Lontano da Parigi e dai suoi luoghi-simbolo, tra i quali il Louvre o il Centre Pompidou, crescono nuovi e seducenti poli di attrazione turistica.

Dobbiamo cambiare la nostra visione giacobina delle cose! Ormai non è più soltanto Parigi ad attrarre turismo per via del suo patrimonio culturale e dei suoi musei, ma l’intera Francia. Il movimento che si è creato intorno all’apertura o alla ristrutturazione di diversi musei di provincia, dimostra che il paese sta scommettendo sulla cultura per rilanciare le sue regioni. Malgrado i lancinanti problemi di bilancio pubblico (lo Stato finanzia ormai soltanto il 26% della spesa per la cultura, il resto è a carico delle amministrazioni locali), i comuni, i dipartimenti e le regioni scommettono sul “soft power” e sul turismo culturale, nella speranza di riuscire a compensare il rallentamento degli altri settori economici.

Il dipartimento dell’Aube, dopo essersi per molto tempo dedicato all’industria tessile, ha da poco inaugurato - a Brienne-le-Château, vicino a Troyes – un museo che ripercorre gli anni della giovinezza di Napoleone[1]. Nantes ha ristrutturato il suo Musée des Beaux Arts da capo a fondo. Mentre la città di Rodez (nel dipartimento dell’Aveyron – ndt) ha cambiato look da quando, nel 2014, è stato aperto il Musée Soulages (200.000 visitatori l'anno).

Mobilitare diverse realtà

“La riorganizzazione delle regioni ha provocato una nuova ripartizione del patrimonio artistico-culturale sul territorio”, dichiara il Ministero della Cultura. Sette anni fa, sei istituzioni – il Louvre, Versailles, il Centre Pompidou, il Museo nazionale dell’esercito, il Quay Branly e il Musée d’Orsay – tutte dislocate nella regione Île-de-France, ricevevano più di un milione di visite in un anno, pari al 43% degli ingressi a livello nazionale. Discorso analogo, sul fronte monumenti, per Arco di Trionfo, Cattedrale di Notre-Dame e Basilica del Sacré-Cœur – anche se queste ultime erano, e continuano ad essere, ad ingresso gratuito. Fino ad ora, in provincia, soltanto l’abbazia del Mont-Saint-Michel poteva vantarsi di superare il milione di visitatori.

Oggi, al ristretto circolo dei luoghi più frequentati si è aggiunto anche il castello di Chambord che quest’anno ha registrato il record di un milione di visitatori, grazie soprattutto al restauro dei suoi giardini alla francese.
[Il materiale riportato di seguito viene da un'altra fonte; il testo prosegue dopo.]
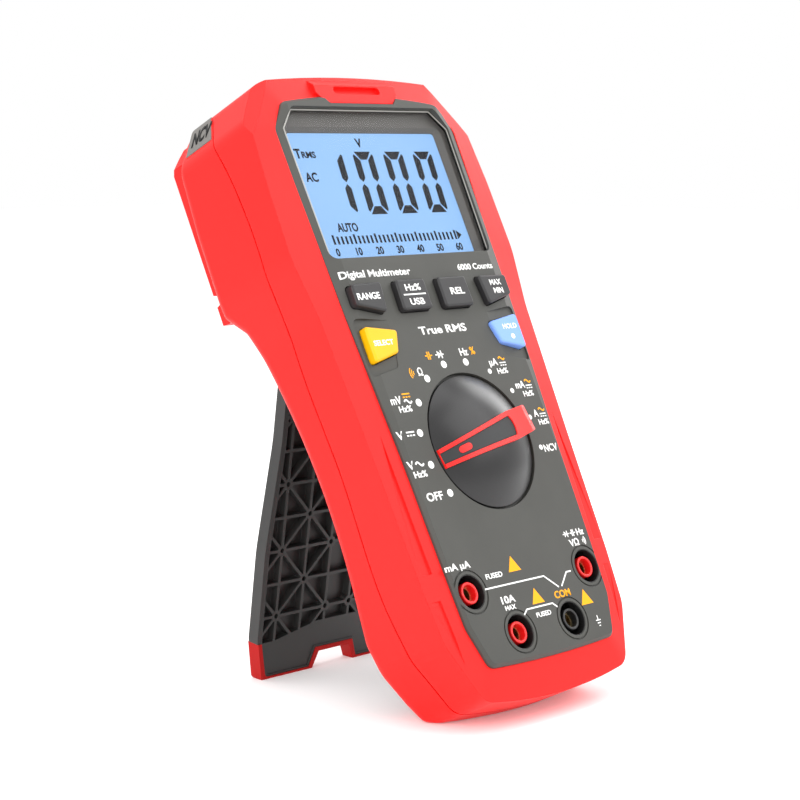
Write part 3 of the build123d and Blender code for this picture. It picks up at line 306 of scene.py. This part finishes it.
class Print:
    """Printed shapes, thin solids that are collected into one piece and ride on a body."""

    def __init__(self, name, body, finish, slot=None):
        self.name = name
        self.body = body
        self.finish = finish
        self.slot = slot
        self.mesh = bmesh.new()

    def prism(self, points, z=PANEL_Z):
        """An outline in the face's plane, raised by the ink's thickness."""
        low = [self.mesh.verts.new((x, y, z - SINK)) for x, y in points]
        high = [self.mesh.verts.new((x, y, z + INK)) for x, y in points]
        self.mesh.faces.new(high)
        self.mesh.faces.new(low[::-1])
        for i in range(len(points)):
            j = (i + 1) % len(points)
            self.mesh.faces.new((low[i], low[j], high[j], high[i]))

    def dot(self, x, y, r, z=PANEL_Z):
        self.prism(circle(x, y, r, 24), z)

    def line(self, points, width, z=PANEL_Z):
        """A stroke of even width through the points, mitred at its corners."""
        points = [Vector(p) for p in points]
        left, right = [], []
        for i, point in enumerate(points):
            ahead = (points[min(i + 1, len(points) - 1)] - point)
            behind = (point - points[max(i - 1, 0)])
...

Ma il nostro “club” parigino è “marcato stretto”, ormai, anche da alcune grandi istituzioni che stanno contribuendo a forgiare una nuova identità culturale regionale: il Louvre-Lens[2] vicino a Calais, il MuCEM di Marsiglia, il Centre Pompidou-Metz e il Musée des Confluences di Lione. L’anno scorso, il Centre Pompidou-Metz ha accolto 345.500 visitatori (+15%); il Musée des Confluences, 700.000; il Louvre-Lens, 450.000; il MuCEM, 590.000. Questi ottimi risultati dipendono certamente dall’offerta culturale – mostre o eventi – ma anche da un cambiamento nelle abitudini dei turisti. “Molti paesi esteri sono oggi percepiti come pericolosi. Quindi i francesi riscoprono la Francia. E puntano su soggiorni brevi, ai quali abbinare gastronomia, sport e visite a castelli o musei”, come rileva Philippe Bélaval, presidente del Centro dei Monumenti Nazionali. Oltre ai turisti stranieri, i musei regionali possono contare sul turismo locale. Il concept delle manifestazioni a tema – come Lille3000 o Normandie impressioniste (con cadenza triennale e 1.6 milioni di visitatori nel 2016) – in grado di far dialogare diverse realtà, sta riscuotendo molto successo.


[1] Napoleone ha vissuto in questa città durante gli anni della scuola militare (1779-1784) - ndt.

[2] Sede distaccata del Louvre di Parigi, inaugurata sul sito di una vecchia miniera, per rendere omaggio ad un territorio segnato dalla guerra e dall’estrazione del carbone - ndt.